Writing Fixed-Width Files

Create fixed-width output using sprintf():

# Format each column to exact width
formatted <- data.frame(
  name = sprintf("%-14s", substr(data$name, 1, 14)),
  id = sprintf("%07d", data$id),
  birth_date = sprintf("%-10s", as.character(data$birth_date)),
  city = sprintf("%-14s", substr(data$city, 1, 14))
)

# Combine and write
output <- do.call(paste0, formatted)
writeLines(output, "output.txt")

The %-14s format left-aligns strings in 14 characters, while %07d right-aligns integers with zero-padding.

Performance Comparison

Benchmark different approaches on a 100MB file with 1 million records:

library(microbenchmark)

microbenchmark(
  base_r = read.fwf("large.txt", widths = c(14, 7, 10, 14)),
  readr = read_fwf("large.txt", fwf_widths(c(14, 7, 10, 14))),
  data_table = {
    dt <- fread("large.txt", sep = NULL, header = FALSE)
    dt[, .(
      name = substr(V1, 1, 14),
      id = substr(V1, 15, 21)
    )]
  },
  times = 5
)

Typical results show data.table 10-50x faster than read.fwf(), with readr falling between them.

Common Pitfalls

Incorrect width calculations: Off-by-one errors cause columns to shift. Always verify with sample data before processing large files.

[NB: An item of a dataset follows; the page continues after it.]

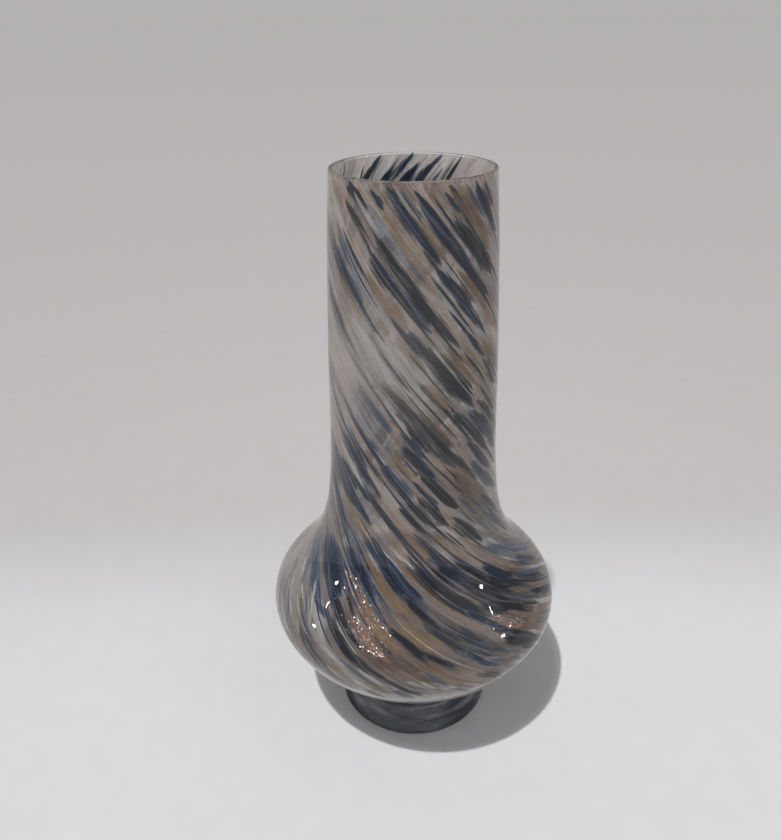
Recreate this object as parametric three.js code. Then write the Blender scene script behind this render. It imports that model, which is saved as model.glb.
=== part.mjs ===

Character encoding issues: Legacy systems often use non-UTF-8 encodings. Specify encoding explicitly:

data <- read_fwf("employees.txt", 
                 fwf_widths(c(14, 7, 10, 14)),
                 locale = locale(encoding = "latin1"))

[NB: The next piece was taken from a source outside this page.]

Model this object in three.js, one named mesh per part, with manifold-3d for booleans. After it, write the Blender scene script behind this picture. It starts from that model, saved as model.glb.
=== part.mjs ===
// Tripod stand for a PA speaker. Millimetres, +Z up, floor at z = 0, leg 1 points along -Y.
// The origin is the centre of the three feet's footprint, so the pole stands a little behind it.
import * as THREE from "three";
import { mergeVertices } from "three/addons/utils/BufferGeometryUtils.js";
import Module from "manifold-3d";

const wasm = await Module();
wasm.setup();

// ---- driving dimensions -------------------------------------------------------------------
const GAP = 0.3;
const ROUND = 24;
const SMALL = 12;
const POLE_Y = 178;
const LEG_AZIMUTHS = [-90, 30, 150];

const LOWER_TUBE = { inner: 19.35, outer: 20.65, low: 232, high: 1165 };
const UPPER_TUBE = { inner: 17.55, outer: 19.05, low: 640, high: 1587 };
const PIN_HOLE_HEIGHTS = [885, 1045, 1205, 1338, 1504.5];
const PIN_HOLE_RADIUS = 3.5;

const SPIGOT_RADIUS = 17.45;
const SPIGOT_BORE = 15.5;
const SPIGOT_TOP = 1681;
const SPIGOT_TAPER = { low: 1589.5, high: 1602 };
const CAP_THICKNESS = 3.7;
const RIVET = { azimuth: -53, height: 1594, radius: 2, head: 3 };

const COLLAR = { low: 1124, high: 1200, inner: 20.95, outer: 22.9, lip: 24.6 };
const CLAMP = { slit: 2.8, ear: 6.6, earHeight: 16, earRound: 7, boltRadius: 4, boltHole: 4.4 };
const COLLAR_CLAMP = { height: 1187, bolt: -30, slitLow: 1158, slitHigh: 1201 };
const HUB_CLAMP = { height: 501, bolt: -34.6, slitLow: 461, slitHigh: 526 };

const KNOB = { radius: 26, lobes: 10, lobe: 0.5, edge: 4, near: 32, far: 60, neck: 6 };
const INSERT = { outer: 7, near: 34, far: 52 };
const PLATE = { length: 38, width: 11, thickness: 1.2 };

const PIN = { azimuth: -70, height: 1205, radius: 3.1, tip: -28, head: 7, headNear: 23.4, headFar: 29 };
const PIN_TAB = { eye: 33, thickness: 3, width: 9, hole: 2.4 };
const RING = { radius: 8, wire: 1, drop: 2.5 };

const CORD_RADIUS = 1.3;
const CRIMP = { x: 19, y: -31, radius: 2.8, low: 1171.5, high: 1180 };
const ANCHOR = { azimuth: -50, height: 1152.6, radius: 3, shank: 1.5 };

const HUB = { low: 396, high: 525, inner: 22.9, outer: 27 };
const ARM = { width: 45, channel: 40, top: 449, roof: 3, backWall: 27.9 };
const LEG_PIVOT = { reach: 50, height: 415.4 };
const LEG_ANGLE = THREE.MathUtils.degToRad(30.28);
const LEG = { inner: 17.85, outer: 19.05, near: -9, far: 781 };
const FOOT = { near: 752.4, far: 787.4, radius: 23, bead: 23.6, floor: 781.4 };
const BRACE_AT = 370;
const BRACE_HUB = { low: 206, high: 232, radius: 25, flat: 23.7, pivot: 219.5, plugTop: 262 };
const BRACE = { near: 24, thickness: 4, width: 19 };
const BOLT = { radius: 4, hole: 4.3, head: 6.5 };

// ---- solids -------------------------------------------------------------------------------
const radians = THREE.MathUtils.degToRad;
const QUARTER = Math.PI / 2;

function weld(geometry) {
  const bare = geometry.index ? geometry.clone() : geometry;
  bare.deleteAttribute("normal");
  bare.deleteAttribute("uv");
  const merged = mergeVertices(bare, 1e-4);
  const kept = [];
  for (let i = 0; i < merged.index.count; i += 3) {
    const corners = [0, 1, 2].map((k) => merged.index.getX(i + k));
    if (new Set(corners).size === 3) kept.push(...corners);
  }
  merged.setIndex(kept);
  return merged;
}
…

Missing value handling: Fixed-width files may use spaces or special codes for missing data. Define explicitly:

data <- read_fwf("employees.txt",
                 fwf_widths(c(14, 7, 10, 14)),
                 na = c("", "NA", "9999", "       "))

Fixed-width files remain prevalent in enterprise environments. Understanding column specifications, choosing appropriate parsing tools, and validating results ensures reliable data extraction from these legacy formats.